The records:
/---

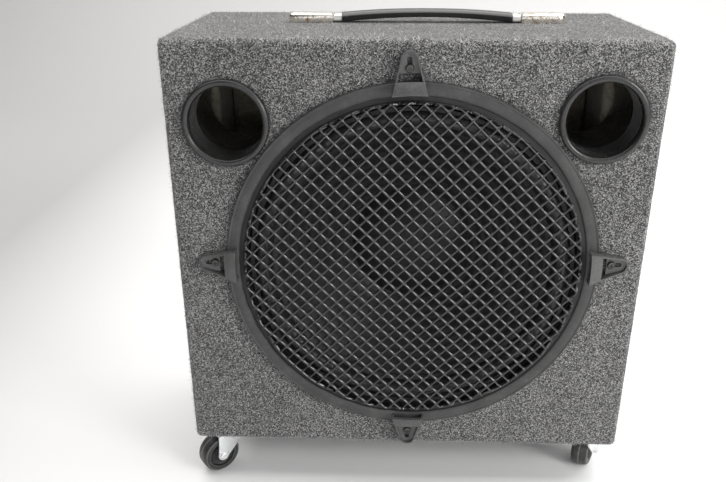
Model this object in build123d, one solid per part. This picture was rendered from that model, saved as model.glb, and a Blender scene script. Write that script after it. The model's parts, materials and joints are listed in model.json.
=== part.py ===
"""Carpeted single-driver subwoofer cabinet on four swivel casters.

Millimetres. +Z is up, the front faces -Y and +X is to the right as seen from the front.
The origin is on the floor under the middle of the whole object.
Each function makes one sub-part in its final place and each node is written to parts/NODE.step.
"""
from build123d import *
import os
from math import cos, hypot, radians, sin

# Cabinet
CABINET_WIDTH = 500.0
CABINET_DEPTH = 240.0
CABINET_HEIGHT = 470.0
EDGE_RADIUS = 7.0
CARPET = 3.0
PANEL = 16.0
FRONT_Y = -112.0            # outer face of the carpet on the front
CASTER_HEIGHT = 60.0        # floor to the underside of the cabinet
WADDING_BACK = 26.0
WADDING_SIDE = 14.0
WADDING_GAP = 0.6

# Driver, placed by its axis
DRIVER_X = 3.0
DRIVER_UP = 232.5           # above the underside of the cabinet
FLANGE_RADIUS = 192.5
CUTOUT_RADIUS = 178.0
BOLT_CIRCLE = 185.5
BOLT_COUNT = 8
BOLT_RADIUS = 2.5
CONE_RADIUS = 150.5
COIL_RADIUS = 38.0
DUST_CAP_RADIUS = 66.0
DUST_CAP_RISE = 22.0
WINDOW_COUNT = 8
T_NUT_RADIUS = 3.2
BOARD_RADIUS = 124.0        # inner face of the terminal board from the driver's axis

# Driver depths behind the front face
LANDING = 7.0               # the surround's landing in the basket
LEDGE = 86.2                # the spider's landing
BASKET_FLOOR = 92.0
BASKET_BACK = 95.0
BASKET_SHEET = 3.0
CONE_EDGE = 11.0            # cone at its outer edge
CONE_NECK = 80.0            # cone at the voice coil
FORMER_END = 108.0
TOP_PLATE = 8.0
MAGNET = 20.0
BACK_PLATE = 8.0
COIL_LENGTH = 14.0

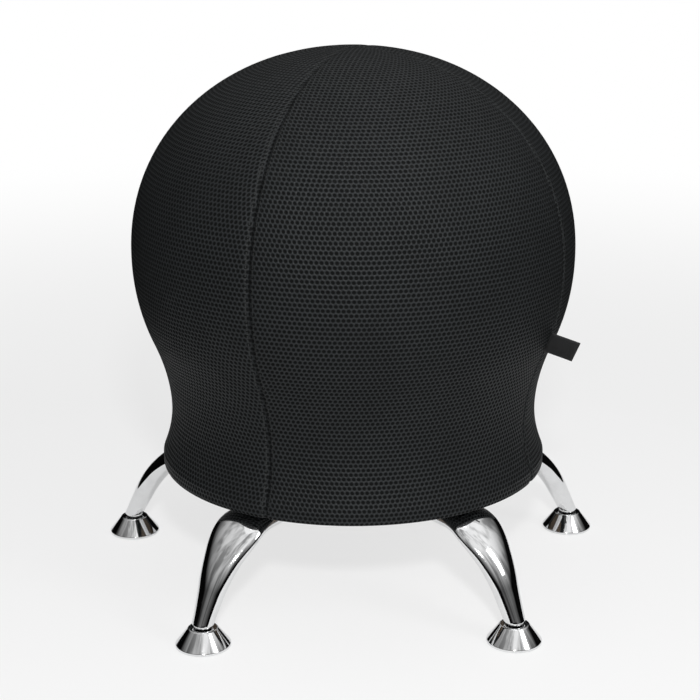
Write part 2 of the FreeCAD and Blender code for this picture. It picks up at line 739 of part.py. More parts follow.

\---

Please set down all the data word for word.

Result below:
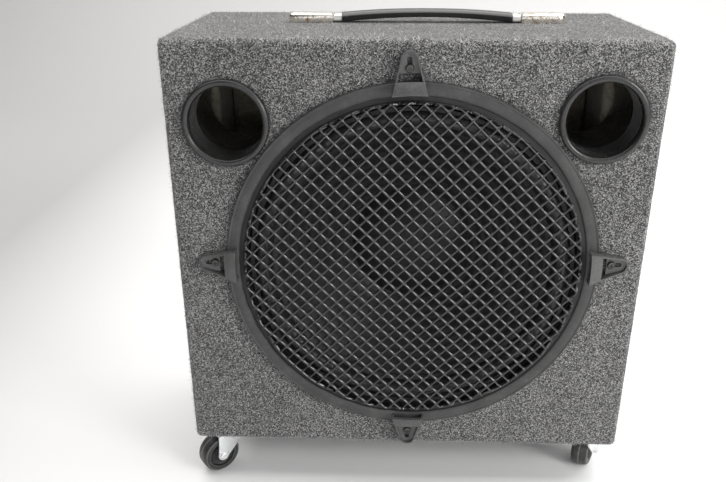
Model this object in build123d, one solid per part. This picture was rendered from that model, saved as model.glb, and a Blender scene script. Write that script after it. The model's parts, materials and joints are listed in model.json.
=== part.py ===
"""Carpeted single-driver subwoofer cabinet on four swivel casters.

Millimetres. +Z is up, the front faces -Y and +X is to the right as seen from the front.
The origin is on the floor under the middle of the whole object.
Each function makes one sub-part in its final place and each node is written to parts/NODE.step.
"""
from build123d import *
import os
from math import cos, hypot, radians, sin

# Cabinet
CABINET_WIDTH = 500.0
CABINET_DEPTH = 240.0
CABINET_HEIGHT = 470.0
EDGE_RADIUS = 7.0
CARPET = 3.0
PANEL = 16.0
FRONT_Y = -112.0            # outer face of the carpet on the front
CASTER_HEIGHT = 60.0        # floor to the underside of the cabinet
WADDING_BACK = 26.0
WADDING_SIDE = 14.0
WADDING_GAP = 0.6

# Driver, placed by its axis
DRIVER_X = 3.0
DRIVER_UP = 232.5           # above the underside of the cabinet
FLANGE_RADIUS = 192.5
CUTOUT_RADIUS = 178.0
BOLT_CIRCLE = 185.5
BOLT_COUNT = 8
BOLT_RADIUS = 2.5
CONE_RADIUS = 150.5
COIL_RADIUS = 38.0
DUST_CAP_RADIUS = 66.0
DUST_CAP_RISE = 22.0
WINDOW_COUNT = 8
T_NUT_RADIUS = 3.2
BOARD_RADIUS = 124.0        # inner face of the terminal board from the driver's axis

# Driver depths behind the front face
LANDING = 7.0               # the surround's landing in the basket
LEDGE = 86.2                # the spider's landing
BASKET_FLOOR = 92.0
BASKET_BACK = 95.0
BASKET_SHEET = 3.0
CONE_EDGE = 11.0            # cone at its outer edge
CONE_NECK = 80.0            # cone at the voice coil
FORMER_END = 108.0
TOP_PLATE = 8.0
MAGNET = 20.0
BACK_PLATE = 8.0
COIL_LENGTH = 14.0

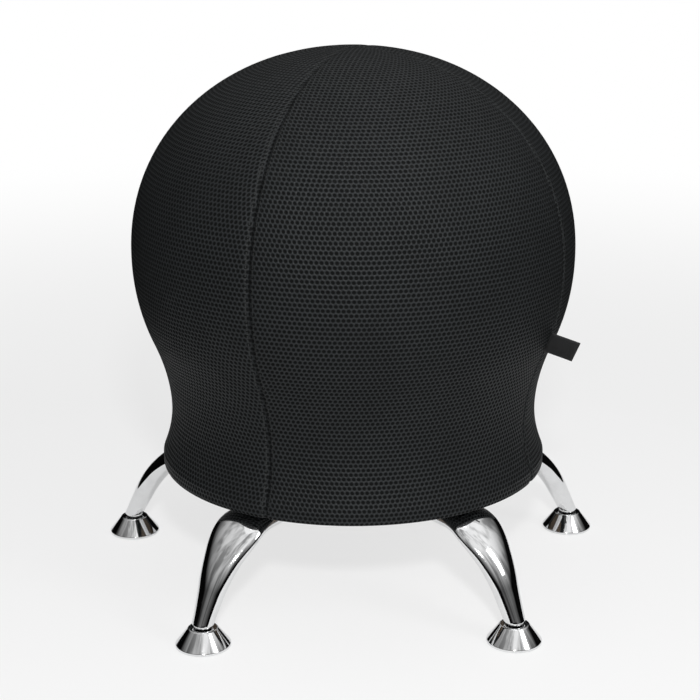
Write part 2 of the FreeCAD and Blender code for this picture. It picks up at line 739 of part.py. More parts follow.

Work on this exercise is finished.